#### [Exercise task]
Write out the lines from the top of the material through the line with "---- Driving dimensions", exactly and with nothing added.
-- begin --
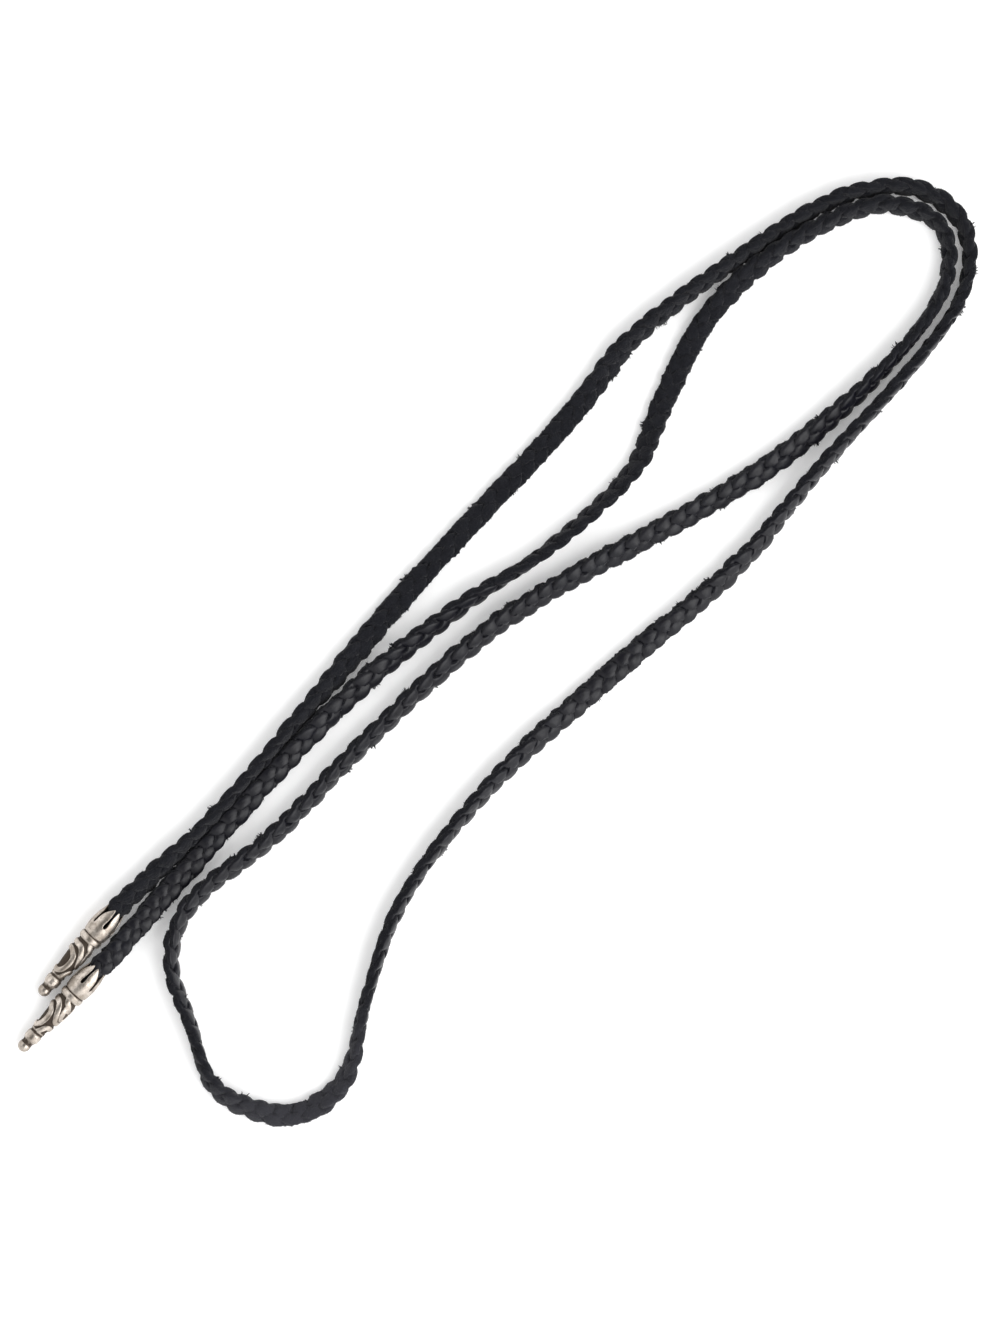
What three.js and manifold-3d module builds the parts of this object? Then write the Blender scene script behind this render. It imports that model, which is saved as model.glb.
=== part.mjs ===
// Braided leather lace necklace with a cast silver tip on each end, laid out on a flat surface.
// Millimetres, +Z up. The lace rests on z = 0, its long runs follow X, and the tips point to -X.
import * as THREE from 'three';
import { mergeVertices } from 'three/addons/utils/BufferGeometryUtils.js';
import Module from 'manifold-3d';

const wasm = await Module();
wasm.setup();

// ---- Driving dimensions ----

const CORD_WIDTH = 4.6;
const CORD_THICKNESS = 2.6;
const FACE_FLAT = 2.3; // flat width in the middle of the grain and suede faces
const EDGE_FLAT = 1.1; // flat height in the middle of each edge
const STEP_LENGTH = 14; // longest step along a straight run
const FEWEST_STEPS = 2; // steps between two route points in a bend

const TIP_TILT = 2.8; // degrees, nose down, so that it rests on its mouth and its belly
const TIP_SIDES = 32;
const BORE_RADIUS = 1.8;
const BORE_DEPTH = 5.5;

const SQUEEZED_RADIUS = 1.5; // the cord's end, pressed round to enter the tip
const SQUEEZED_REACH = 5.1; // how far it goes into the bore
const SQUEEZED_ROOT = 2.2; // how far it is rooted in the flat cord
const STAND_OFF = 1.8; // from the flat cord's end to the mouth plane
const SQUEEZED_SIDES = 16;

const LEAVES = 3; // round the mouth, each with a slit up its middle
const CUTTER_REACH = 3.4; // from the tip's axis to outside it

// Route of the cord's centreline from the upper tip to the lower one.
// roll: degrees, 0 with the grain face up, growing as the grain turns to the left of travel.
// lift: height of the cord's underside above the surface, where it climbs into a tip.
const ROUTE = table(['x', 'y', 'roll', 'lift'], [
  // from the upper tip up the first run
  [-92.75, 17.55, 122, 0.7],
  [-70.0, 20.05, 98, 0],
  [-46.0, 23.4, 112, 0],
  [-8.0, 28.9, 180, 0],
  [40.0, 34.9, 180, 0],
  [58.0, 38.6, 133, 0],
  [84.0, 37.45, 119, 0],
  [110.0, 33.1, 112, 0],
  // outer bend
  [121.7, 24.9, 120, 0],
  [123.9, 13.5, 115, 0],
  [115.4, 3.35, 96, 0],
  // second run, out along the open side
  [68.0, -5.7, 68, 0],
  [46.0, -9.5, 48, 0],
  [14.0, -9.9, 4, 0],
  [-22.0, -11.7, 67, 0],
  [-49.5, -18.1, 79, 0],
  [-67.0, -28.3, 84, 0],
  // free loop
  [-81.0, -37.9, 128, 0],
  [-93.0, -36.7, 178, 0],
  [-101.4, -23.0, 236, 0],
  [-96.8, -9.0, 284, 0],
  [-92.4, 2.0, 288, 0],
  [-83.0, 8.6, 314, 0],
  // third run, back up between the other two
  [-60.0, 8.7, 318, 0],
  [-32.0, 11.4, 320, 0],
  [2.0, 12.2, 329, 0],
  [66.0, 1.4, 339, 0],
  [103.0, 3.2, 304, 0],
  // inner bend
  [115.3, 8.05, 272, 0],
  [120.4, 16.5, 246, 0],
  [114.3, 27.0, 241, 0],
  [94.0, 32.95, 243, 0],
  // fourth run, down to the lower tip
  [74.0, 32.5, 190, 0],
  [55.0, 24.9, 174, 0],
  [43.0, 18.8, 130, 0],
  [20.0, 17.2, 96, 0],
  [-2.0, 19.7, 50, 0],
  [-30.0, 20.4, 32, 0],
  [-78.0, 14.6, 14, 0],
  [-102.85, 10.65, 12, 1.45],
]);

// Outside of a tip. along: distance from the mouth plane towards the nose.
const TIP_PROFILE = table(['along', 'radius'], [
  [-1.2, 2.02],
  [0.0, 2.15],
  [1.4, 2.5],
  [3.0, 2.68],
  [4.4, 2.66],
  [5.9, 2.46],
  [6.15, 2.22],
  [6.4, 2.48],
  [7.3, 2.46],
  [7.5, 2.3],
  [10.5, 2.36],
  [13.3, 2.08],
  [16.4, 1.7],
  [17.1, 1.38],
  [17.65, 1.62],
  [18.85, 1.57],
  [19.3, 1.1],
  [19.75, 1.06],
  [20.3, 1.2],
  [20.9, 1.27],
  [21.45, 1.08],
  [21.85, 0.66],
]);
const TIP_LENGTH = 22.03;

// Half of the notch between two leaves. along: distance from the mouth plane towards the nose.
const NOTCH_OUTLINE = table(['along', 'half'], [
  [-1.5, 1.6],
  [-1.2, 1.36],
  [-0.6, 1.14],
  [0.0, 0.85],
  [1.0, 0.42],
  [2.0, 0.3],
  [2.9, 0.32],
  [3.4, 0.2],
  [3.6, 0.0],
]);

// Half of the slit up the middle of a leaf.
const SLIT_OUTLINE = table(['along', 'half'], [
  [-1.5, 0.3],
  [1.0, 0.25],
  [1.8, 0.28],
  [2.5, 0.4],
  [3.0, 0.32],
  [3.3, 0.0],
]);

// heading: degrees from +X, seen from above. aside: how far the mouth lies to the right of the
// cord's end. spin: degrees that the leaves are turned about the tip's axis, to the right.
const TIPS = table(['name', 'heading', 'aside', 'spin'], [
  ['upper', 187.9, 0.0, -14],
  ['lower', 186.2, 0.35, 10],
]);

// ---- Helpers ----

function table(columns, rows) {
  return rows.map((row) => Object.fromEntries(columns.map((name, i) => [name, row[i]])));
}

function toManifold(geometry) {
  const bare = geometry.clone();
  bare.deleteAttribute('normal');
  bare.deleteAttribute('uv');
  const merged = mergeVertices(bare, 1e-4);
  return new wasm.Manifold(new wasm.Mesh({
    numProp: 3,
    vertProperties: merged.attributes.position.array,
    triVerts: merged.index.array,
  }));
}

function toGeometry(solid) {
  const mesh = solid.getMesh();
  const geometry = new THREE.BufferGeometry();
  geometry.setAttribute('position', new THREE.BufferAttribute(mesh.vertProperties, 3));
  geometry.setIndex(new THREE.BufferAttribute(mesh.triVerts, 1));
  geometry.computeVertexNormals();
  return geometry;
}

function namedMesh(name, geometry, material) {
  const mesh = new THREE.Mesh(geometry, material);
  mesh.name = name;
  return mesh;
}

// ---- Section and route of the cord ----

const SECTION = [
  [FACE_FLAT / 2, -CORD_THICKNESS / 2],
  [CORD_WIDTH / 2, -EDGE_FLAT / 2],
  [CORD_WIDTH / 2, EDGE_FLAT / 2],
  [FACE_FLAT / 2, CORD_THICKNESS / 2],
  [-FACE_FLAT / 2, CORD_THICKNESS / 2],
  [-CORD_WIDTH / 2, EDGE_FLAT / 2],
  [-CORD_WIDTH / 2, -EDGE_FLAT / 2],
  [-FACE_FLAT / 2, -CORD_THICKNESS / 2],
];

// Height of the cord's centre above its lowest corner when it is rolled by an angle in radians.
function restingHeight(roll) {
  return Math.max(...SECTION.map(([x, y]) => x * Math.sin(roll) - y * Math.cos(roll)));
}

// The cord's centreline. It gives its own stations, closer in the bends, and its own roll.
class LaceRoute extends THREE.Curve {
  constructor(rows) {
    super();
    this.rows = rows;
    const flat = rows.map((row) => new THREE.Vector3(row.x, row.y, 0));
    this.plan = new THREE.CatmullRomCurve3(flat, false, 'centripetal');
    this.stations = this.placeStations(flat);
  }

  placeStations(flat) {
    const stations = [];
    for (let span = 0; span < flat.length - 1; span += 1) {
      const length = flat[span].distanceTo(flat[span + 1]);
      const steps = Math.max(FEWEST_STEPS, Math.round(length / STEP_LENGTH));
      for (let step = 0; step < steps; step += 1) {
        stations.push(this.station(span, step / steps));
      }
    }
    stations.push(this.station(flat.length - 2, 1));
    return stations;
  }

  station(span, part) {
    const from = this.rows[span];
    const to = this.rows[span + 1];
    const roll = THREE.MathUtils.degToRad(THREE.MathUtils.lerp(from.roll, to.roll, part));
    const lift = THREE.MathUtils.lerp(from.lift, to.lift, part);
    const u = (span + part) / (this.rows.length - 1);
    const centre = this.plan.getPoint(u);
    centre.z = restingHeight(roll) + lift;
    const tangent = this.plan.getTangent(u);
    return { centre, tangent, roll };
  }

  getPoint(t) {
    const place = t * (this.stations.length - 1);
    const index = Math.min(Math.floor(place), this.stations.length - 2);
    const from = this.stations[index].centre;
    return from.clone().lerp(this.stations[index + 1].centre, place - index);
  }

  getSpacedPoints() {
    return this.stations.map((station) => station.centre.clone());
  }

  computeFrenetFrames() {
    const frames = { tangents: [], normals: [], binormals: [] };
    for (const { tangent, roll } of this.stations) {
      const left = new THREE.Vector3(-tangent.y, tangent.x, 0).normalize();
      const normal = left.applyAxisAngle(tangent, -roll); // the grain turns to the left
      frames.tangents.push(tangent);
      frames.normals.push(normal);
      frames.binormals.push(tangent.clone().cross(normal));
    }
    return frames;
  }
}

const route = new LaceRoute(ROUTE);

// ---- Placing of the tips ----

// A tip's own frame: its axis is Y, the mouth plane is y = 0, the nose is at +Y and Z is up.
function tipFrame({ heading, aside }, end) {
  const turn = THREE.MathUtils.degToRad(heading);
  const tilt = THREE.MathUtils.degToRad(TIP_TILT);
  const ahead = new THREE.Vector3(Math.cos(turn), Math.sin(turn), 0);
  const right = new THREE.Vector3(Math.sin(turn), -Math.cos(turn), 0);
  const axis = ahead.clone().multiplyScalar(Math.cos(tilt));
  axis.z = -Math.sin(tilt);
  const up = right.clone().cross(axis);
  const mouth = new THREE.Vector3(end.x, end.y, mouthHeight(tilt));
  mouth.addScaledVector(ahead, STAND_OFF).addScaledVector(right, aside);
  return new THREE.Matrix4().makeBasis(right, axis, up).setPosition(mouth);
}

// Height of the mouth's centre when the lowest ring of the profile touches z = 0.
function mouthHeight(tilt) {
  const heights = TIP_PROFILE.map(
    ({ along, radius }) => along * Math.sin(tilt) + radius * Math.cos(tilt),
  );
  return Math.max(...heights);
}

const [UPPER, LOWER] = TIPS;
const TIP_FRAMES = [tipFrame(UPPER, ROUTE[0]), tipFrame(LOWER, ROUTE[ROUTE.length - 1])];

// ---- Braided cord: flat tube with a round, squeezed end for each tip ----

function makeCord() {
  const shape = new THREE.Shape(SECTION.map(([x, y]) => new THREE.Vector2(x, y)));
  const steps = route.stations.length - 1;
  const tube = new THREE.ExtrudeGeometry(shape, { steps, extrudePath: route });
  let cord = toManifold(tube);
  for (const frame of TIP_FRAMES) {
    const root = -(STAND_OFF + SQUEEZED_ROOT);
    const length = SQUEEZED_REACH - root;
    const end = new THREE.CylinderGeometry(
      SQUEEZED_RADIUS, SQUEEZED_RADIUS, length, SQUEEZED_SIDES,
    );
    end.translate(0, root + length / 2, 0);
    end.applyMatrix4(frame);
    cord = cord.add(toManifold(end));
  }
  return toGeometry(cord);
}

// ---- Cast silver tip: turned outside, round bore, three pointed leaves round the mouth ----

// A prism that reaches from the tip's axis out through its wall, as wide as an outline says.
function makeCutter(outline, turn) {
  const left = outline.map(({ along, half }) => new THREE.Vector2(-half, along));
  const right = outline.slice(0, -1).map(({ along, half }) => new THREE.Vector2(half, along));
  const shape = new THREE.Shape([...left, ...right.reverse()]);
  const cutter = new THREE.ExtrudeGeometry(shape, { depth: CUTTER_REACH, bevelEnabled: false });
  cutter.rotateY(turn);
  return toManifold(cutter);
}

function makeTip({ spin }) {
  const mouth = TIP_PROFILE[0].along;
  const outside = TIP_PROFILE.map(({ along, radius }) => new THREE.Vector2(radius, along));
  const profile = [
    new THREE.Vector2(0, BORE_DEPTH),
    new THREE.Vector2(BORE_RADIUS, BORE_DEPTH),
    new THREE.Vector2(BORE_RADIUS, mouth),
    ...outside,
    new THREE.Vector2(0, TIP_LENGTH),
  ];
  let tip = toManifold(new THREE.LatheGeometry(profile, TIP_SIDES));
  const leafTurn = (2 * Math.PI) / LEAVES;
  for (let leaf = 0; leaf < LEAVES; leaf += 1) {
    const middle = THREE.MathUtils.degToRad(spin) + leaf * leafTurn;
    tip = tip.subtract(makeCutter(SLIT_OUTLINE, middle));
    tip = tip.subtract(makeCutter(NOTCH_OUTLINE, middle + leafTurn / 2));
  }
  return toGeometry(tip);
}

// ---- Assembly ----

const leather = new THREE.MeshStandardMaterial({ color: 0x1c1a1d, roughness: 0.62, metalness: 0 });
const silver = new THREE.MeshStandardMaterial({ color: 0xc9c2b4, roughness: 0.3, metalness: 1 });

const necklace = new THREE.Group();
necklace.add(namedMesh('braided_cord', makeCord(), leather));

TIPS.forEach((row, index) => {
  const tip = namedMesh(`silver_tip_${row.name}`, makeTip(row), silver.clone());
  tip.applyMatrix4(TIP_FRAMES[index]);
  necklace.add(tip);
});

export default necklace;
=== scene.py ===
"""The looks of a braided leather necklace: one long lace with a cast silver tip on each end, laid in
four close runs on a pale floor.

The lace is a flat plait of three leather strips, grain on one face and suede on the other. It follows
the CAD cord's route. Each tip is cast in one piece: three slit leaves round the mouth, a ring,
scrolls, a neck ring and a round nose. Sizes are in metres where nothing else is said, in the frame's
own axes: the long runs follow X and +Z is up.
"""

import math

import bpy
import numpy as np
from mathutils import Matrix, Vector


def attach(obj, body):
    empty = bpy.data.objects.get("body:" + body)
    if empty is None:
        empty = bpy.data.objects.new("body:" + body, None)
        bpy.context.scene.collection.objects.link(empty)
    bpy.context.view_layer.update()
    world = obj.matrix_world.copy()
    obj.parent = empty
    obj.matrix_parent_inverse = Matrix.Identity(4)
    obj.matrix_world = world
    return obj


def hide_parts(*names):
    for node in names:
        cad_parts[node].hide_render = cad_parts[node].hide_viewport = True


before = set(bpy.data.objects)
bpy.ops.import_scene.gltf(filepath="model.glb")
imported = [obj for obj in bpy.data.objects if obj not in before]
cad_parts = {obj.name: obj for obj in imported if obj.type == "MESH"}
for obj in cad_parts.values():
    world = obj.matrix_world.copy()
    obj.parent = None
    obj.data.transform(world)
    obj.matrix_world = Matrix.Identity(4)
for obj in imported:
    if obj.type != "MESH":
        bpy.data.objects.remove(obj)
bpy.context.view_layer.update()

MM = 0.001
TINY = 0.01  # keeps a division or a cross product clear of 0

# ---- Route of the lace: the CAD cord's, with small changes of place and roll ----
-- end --
#### [Full response]
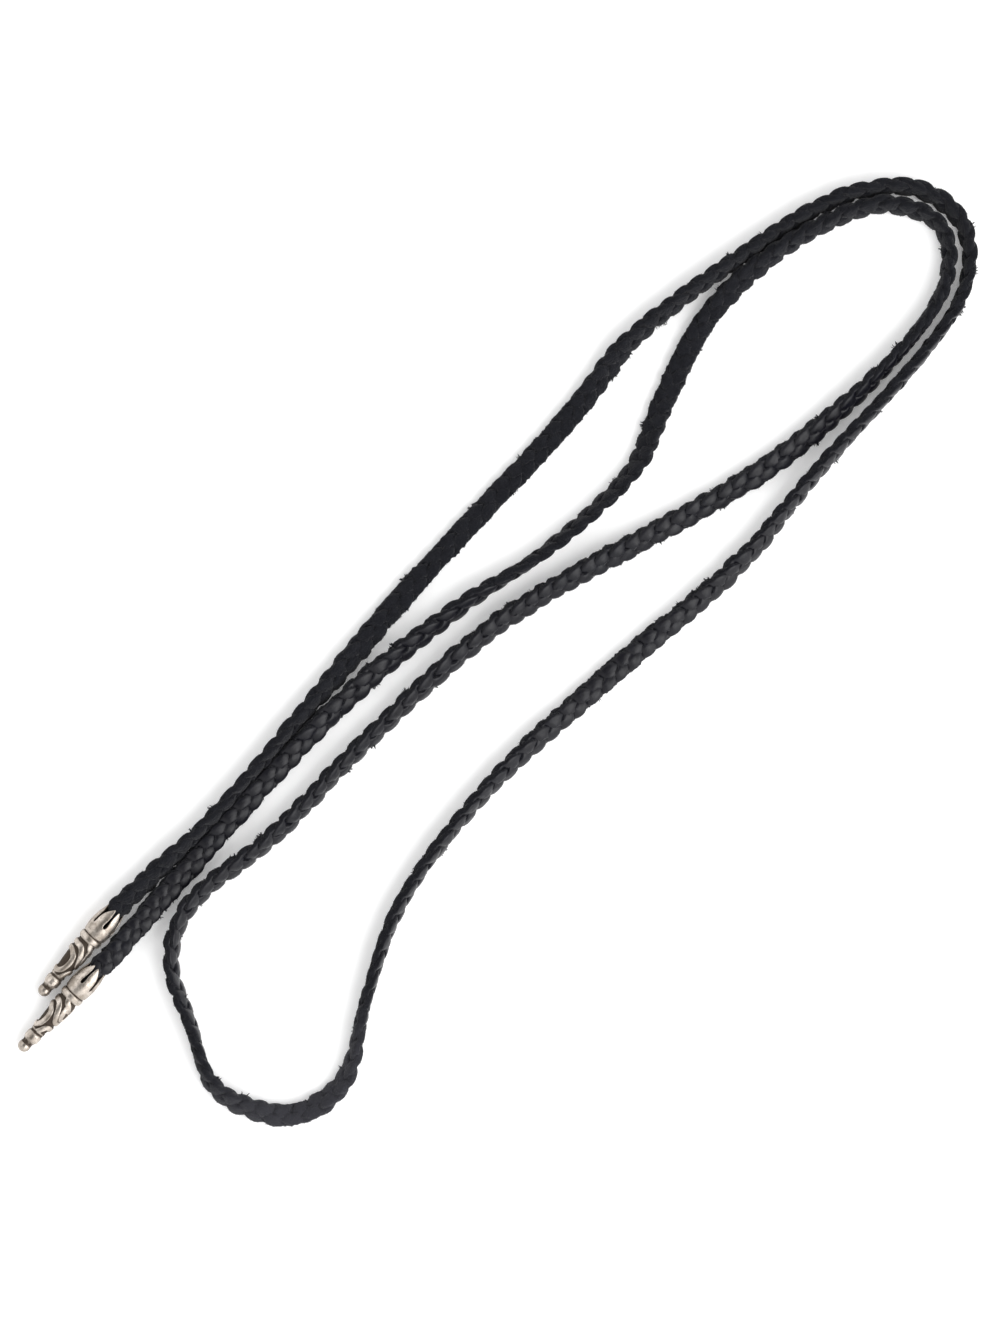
What three.js and manifold-3d module builds the parts of this object? Then write the Blender scene script behind this render. It imports that model, which is saved as model.glb.
=== part.mjs ===
// Braided leather lace necklace with a cast silver tip on each end, laid out on a flat surface.
// Millimetres, +Z up. The lace rests on z = 0, its long runs follow X, and the tips point to -X.
import * as THREE from 'three';
import { mergeVertices } from 'three/addons/utils/BufferGeometryUtils.js';
import Module from 'manifold-3d';

const wasm = await Module();
wasm.setup();

// ---- Driving dimensions ----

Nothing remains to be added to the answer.